> Exercise requirements
Quote the whole listing word for word, please.

^^^^^^^^

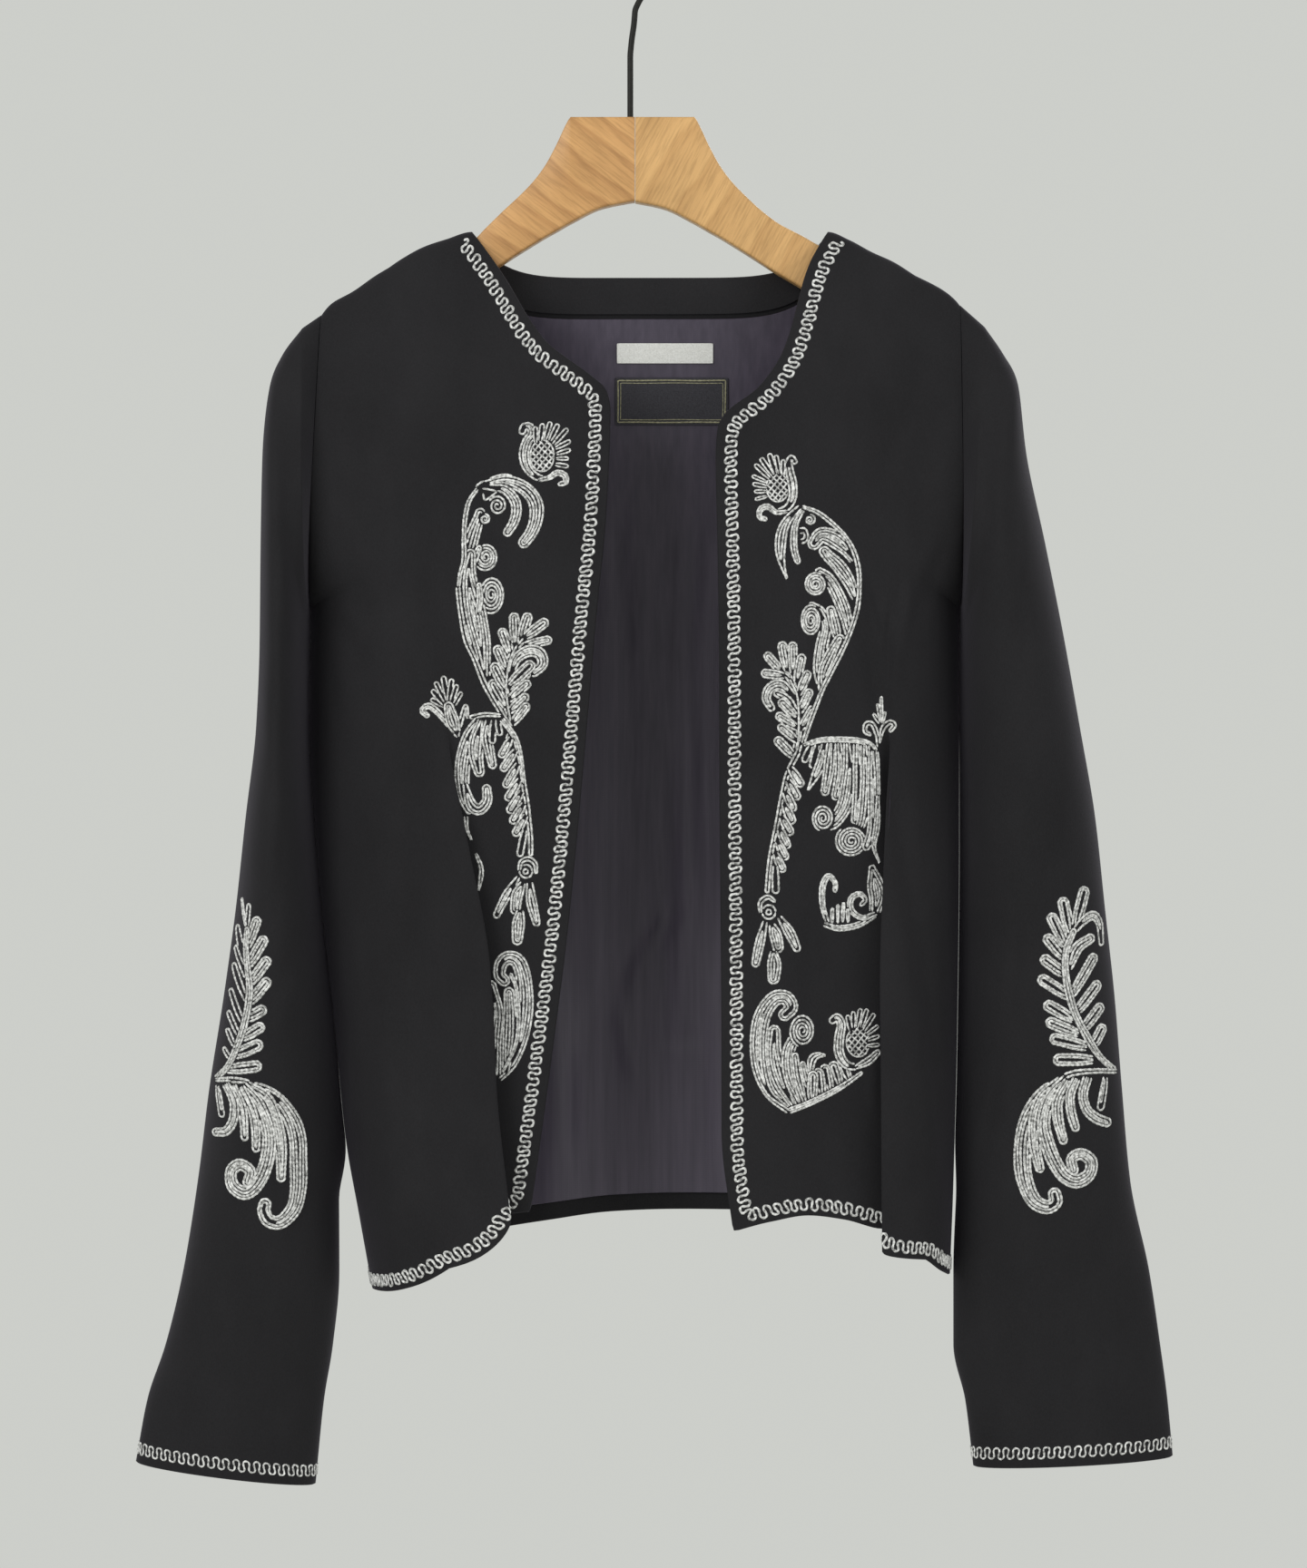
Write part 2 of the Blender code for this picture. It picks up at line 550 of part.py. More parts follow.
def build_hook(finish):
    """The wire hook: a kinked stem, then an arc round the seat at the origin."""
    centre_z = WIRE_RADIUS - HOOK_RADIUS
    arc = [(HOOK_RADIUS * math.cos(a), centre_z + HOOK_RADIUS * math.sin(a))
           for a in np.linspace(HOOK_START, HOOK_END, HOOK_ARC_POINTS)]
    route = list(HOOK_STEM) + arc
    curve = bpy.data.curves.new("hook", "CURVE")
    curve.dimensions = "3D"
    curve.bevel_depth = WIRE_RADIUS * MM
    curve.bevel_resolution = 2
    curve.use_fill_caps = True
    line = curve.splines.new("POLY")
    line.points.add(len(route) - 1)
    for point, (x, z) in zip(line.points, route):
        point.co = (x * MM, 0.0, z * MM, 1.0)
    curve.materials.append(finish)
    made = bpy.data.objects.new("hook", curve)
    bpy.context.scene.collection.objects.link(made)


def build_jacket():
    for old in list(bpy.data.objects):
        bpy.data.objects.remove(old, do_unlink=True)
    velvet = material("black velvet", (0.012, 0.011, 0.014), 0.9)
    build_back(velvet, material("dark lining", (0.033, 0.028, 0.038), 0.5))
    for side in ("left", "right"):
        build_front(side, velvet)
        build_sleeve(side, velvet)
    build_label("label_white", WHITE_LABEL, material("white label", (0.78, 0.78, 0.75), 0.7))
    build_label("label_black", BLACK_LABEL, material("black label", (0.035, 0.033, 0.04), 0.6))

    wood = material("pale wood", (0.62, 0.40, 0.19), 0.5)
    build_hanger("left", wood)
    build_hanger("right", wood)
    build_hook(material("black wire", (0.02, 0.02, 0.02), 0.4, metallic=0.6))


build_jacket()
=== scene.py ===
"""Looks of the embroidered velvet jacket on its wooden hanger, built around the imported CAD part.

Tables are in millimetres from the hook's seat, the highest point inside the hook: +X is right, +Z is up and
the jacket's front faces -Y. "left" and "right" are as seen from the front. The cloth's tables and formulas
are those of the part's source, drawn here on a finer grid with more creases. Only the front edges, the right
front's fold and the way the sleeves lie against the body differ by a few millimetres, to follow the photo.
"""
import json
import math

import bmesh
import bpy
import numpy as np
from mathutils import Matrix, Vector

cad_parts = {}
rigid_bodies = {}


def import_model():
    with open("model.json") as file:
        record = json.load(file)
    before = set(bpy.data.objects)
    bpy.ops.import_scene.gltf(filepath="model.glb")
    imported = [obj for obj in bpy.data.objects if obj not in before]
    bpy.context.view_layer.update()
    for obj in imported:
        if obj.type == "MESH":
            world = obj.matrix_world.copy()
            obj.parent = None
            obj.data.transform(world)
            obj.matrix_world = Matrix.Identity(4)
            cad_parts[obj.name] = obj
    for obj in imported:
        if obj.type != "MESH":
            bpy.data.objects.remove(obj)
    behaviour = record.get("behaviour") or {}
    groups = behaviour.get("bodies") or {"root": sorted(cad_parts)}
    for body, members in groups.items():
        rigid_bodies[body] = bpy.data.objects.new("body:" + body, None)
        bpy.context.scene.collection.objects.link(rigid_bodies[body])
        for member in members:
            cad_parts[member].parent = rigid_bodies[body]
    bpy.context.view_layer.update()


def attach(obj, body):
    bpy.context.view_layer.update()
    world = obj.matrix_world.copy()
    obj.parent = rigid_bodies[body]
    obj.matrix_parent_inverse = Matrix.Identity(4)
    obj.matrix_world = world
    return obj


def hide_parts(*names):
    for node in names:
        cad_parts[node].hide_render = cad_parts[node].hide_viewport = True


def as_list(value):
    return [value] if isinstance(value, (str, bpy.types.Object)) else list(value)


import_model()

MM = 0.001

# Cloth thicknesses and the gap kept at every seam
VELVET = 1.8
LINING = 1.0
FACING = 1.2
LABEL = 0.6
LABEL_GAP = 0.4
SEAM = 0.3

CLOTH_LENGTH = 545.0
DEPTH_BY_DISTANCE = (
    # distance down the cloth from the shoulder ridge, depth from the hanger's plane
    (0, 0.0), (3, 3.0), (6, 5.9), (9, 8.3), (12, 9.9), (20, 12.8), (40, 18.5), (70, 26.0),
    (110, 34.0), (160, 42.0), (230, 48.0), (320, 52.0), (430, 55.0), (CLOTH_LENGTH, 57.0),
)
SIDE_ROUNDING = 48.0
HEM_BAND = 10.0
UNDERARM = -375.0
ARMHOLE_WIDEST = -292.0
SHOULDER_LINE = (
    # x, height
    (-166, -217.7), (-157.6, -211.4), (-146, -205.1), (-134.3, -195.4), (-122.7, -187.2),
    (-111, -180.9), (-99.4, -177), (-85.8, -173.1), (104.3, -173.1), (115.9, -177.5),
    (127.6, -183.8), (139.2, -189.1), (150.8, -196.4), (162.5, -203.7), (174.6, -212.4),
)
NECK_LEFT = -85.8
NECK_RIGHT = 104.3
BACK_NECK_DROP = 0.0433
SHOULDER_ROWS = (0.0, 4.0, 8.0, 14.0)
ARMHOLE_ROWS = (0.04, 0.08, 0.12, 0.16, 0.20, 0.24, 0.27, 0.292)
FACING_PROGRESS = ARMHOLE_ROWS[0]   # down the back from its neckline, where the facing ends
FACING_NECK_SHARE = 0.6     # the facing lies where the neckline drops by more than this share
FACING_PAINTED_LIGHT = 1.35     # painted light: the facing's velvet is this much lighter than the velvet outside, lifting the shade inside the neck
LINING_EASE = 1.0           # how far the lining hangs loose inside the velvet
LINING_PUSH = 0.8           # share of the lining's own creases that it takes up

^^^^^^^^

> Task result
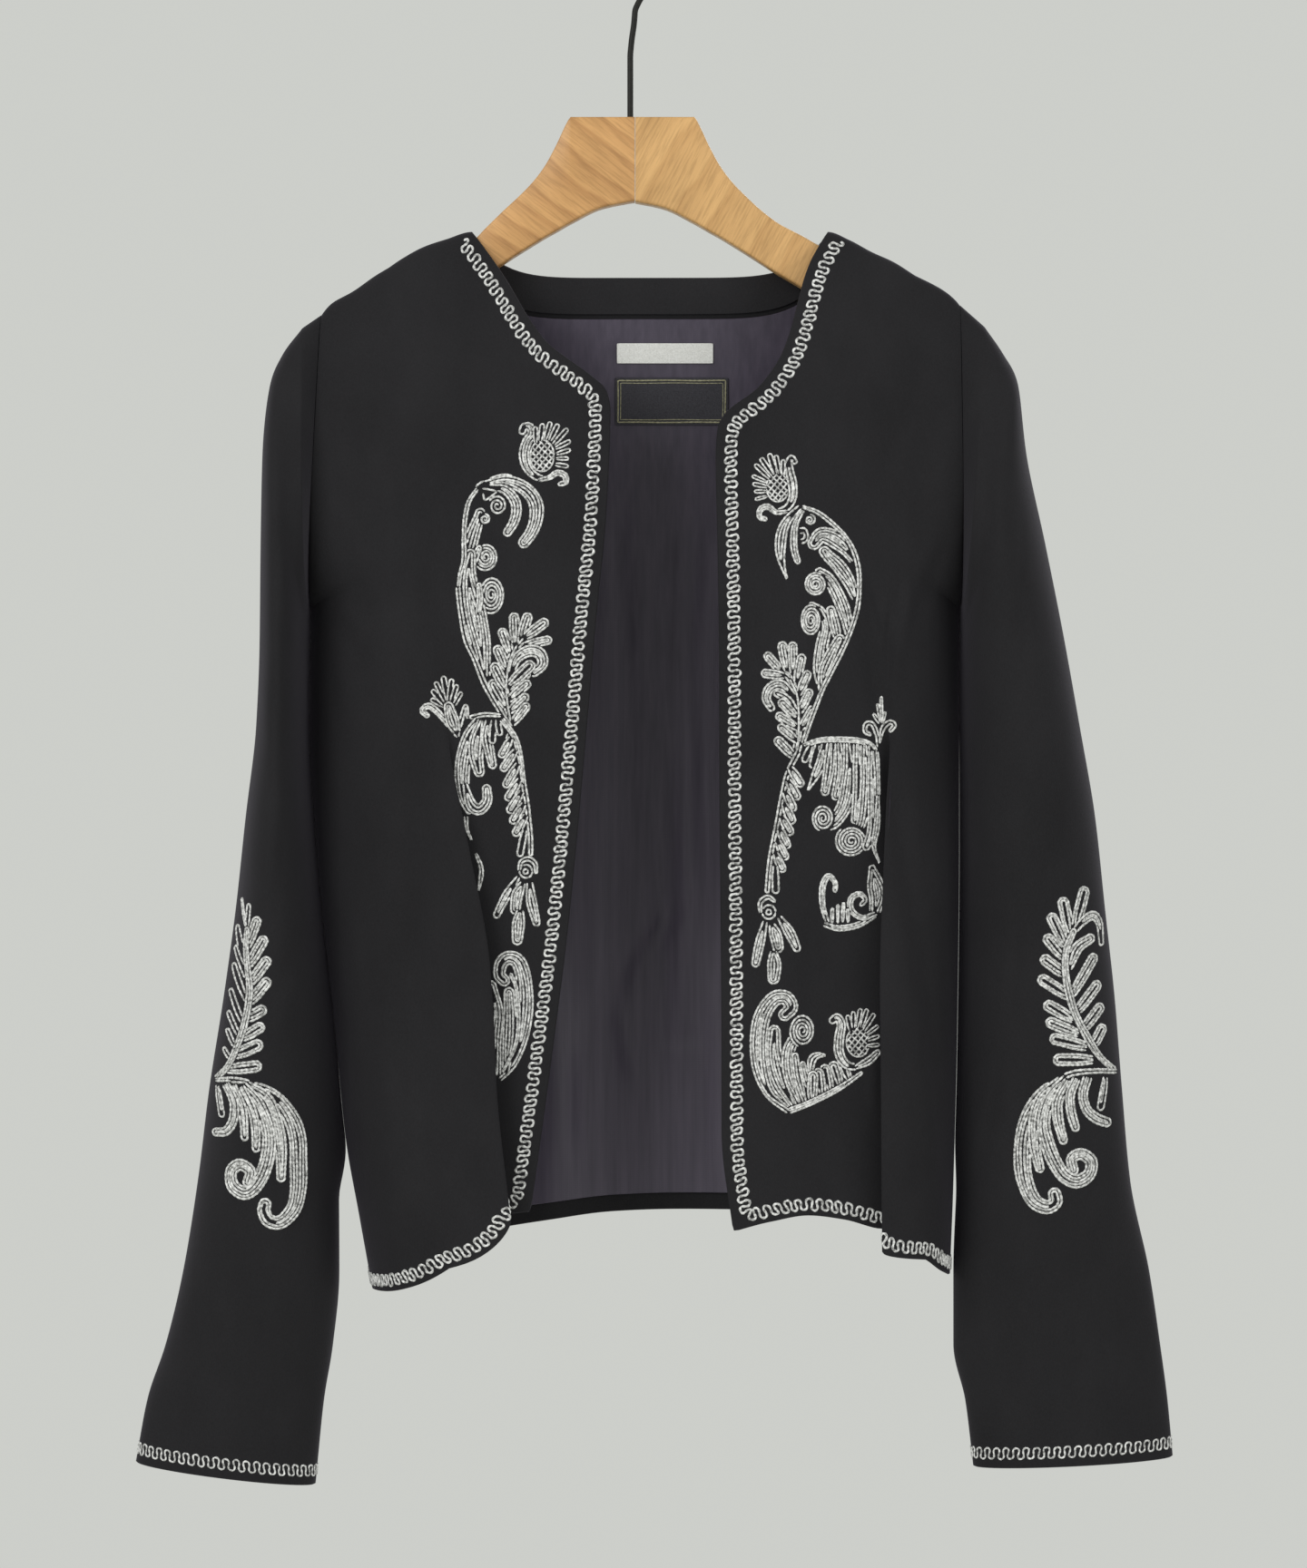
Write part 2 of the Blender code for this picture. It picks up at line 550 of part.py. More parts follow.
def build_hook(finish):
    """The wire hook: a kinked stem, then an arc round the seat at the origin."""
    centre_z = WIRE_RADIUS - HOOK_RADIUS
    arc = [(HOOK_RADIUS * math.cos(a), centre_z + HOOK_RADIUS * math.sin(a))
           for a in np.linspace(HOOK_START, HOOK_END, HOOK_ARC_POINTS)]
    route = list(HOOK_STEM) + arc
    curve = bpy.data.curves.new("hook", "CURVE")
    curve.dimensions = "3D"
    curve.bevel_depth = WIRE_RADIUS * MM
    curve.bevel_resolution = 2
    curve.use_fill_caps = True
    line = curve.splines.new("POLY")
    line.points.add(len(route) - 1)
    for point, (x, z) in zip(line.points, route):
        point.co = (x * MM, 0.0, z * MM, 1.0)
    curve.materials.append(finish)
    made = bpy.data.objects.new("hook", curve)
    bpy.context.scene.collection.objects.link(made)


def build_jacket():
    for old in list(bpy.data.objects):
        bpy.data.objects.remove(old, do_unlink=True)
    velvet = material("black velvet", (0.012, 0.011, 0.014), 0.9)
    build_back(velvet, material("dark lining", (0.033, 0.028, 0.038), 0.5))
    for side in ("left", "right"):
        build_front(side, velvet)
        build_sleeve(side, velvet)
    build_label("label_white", WHITE_LABEL, material("white label", (0.78, 0.78, 0.75), 0.7))
    build_label("label_black", BLACK_LABEL, material("black label", (0.035, 0.033, 0.04), 0.6))

    wood = material("pale wood", (0.62, 0.40, 0.19), 0.5)
    build_hanger("left", wood)
    build_hanger("right", wood)
    build_hook(material("black wire", (0.02, 0.02, 0.02), 0.4, metallic=0.6))


build_jacket()
=== scene.py ===
"""Looks of the embroidered velvet jacket on its wooden hanger, built around the imported CAD part.

Tables are in millimetres from the hook's seat, the highest point inside the hook: +X is right, +Z is up and
the jacket's front faces -Y. "left" and "right" are as seen from the front. The cloth's tables and formulas
are those of the part's source, drawn here on a finer grid with more creases. Only the front edges, the right
front's fold and the way the sleeves lie against the body differ by a few millimetres, to follow the photo.
"""
import json
import math

import bmesh
import bpy
import numpy as np
from mathutils import Matrix, Vector

cad_parts = {}
rigid_bodies = {}


def import_model():
    with open("model.json") as file:
        record = json.load(file)
    before = set(bpy.data.objects)
    bpy.ops.import_scene.gltf(filepath="model.glb")
    imported = [obj for obj in bpy.data.objects if obj not in before]
    bpy.context.view_layer.update()
    for obj in imported:
        if obj.type == "MESH":
            world = obj.matrix_world.copy()
            obj.parent = None
            obj.data.transform(world)
            obj.matrix_world = Matrix.Identity(4)
            cad_parts[obj.name] = obj
    for obj in imported:
        if obj.type != "MESH":
            bpy.data.objects.remove(obj)
    behaviour = record.get("behaviour") or {}
    groups = behaviour.get("bodies") or {"root": sorted(cad_parts)}
    for body, members in groups.items():
        rigid_bodies[body] = bpy.data.objects.new("body:" + body, None)
        bpy.context.scene.collection.objects.link(rigid_bodies[body])
        for member in members:
            cad_parts[member].parent = rigid_bodies[body]
    bpy.context.view_layer.update()


def attach(obj, body):
    bpy.context.view_layer.update()
    world = obj.matrix_world.copy()
    obj.parent = rigid_bodies[body]
    obj.matrix_parent_inverse = Matrix.Identity(4)
    obj.matrix_world = world
    return obj


def hide_parts(*names):
    for node in names:
        cad_parts[node].hide_render = cad_parts[node].hide_viewport = True


def as_list(value):
    return [value] if isinstance(value, (str, bpy.types.Object)) else list(value)


import_model()

MM = 0.001

# Cloth thicknesses and the gap kept at every seam
VELVET = 1.8
LINING = 1.0
FACING = 1.2
LABEL = 0.6
LABEL_GAP = 0.4
SEAM = 0.3

CLOTH_LENGTH = 545.0
DEPTH_BY_DISTANCE = (
    # distance down the cloth from the shoulder ridge, depth from the hanger's plane
    (0, 0.0), (3, 3.0), (6, 5.9), (9, 8.3), (12, 9.9), (20, 12.8), (40, 18.5), (70, 26.0),
    (110, 34.0), (160, 42.0), (230, 48.0), (320, 52.0), (430, 55.0), (CLOTH_LENGTH, 57.0),
)
SIDE_ROUNDING = 48.0
HEM_BAND = 10.0
UNDERARM = -375.0
ARMHOLE_WIDEST = -292.0
SHOULDER_LINE = (
    # x, height
    (-166, -217.7), (-157.6, -211.4), (-146, -205.1), (-134.3, -195.4), (-122.7, -187.2),
    (-111, -180.9), (-99.4, -177), (-85.8, -173.1), (104.3, -173.1), (115.9, -177.5),
    (127.6, -183.8), (139.2, -189.1), (150.8, -196.4), (162.5, -203.7), (174.6, -212.4),
)
NECK_LEFT = -85.8
NECK_RIGHT = 104.3
BACK_NECK_DROP = 0.0433
SHOULDER_ROWS = (0.0, 4.0, 8.0, 14.0)
ARMHOLE_ROWS = (0.04, 0.08, 0.12, 0.16, 0.20, 0.24, 0.27, 0.292)
FACING_PROGRESS = ARMHOLE_ROWS[0]   # down the back from its neckline, where the facing ends
FACING_NECK_SHARE = 0.6     # the facing lies where the neckline drops by more than this share
FACING_PAINTED_LIGHT = 1.35     # painted light: the facing's velvet is this much lighter than the velvet outside, lifting the shade inside the neck
LINING_EASE = 1.0           # how far the lining hangs loose inside the velvet
LINING_PUSH = 0.8           # share of the lining's own creases that it takes up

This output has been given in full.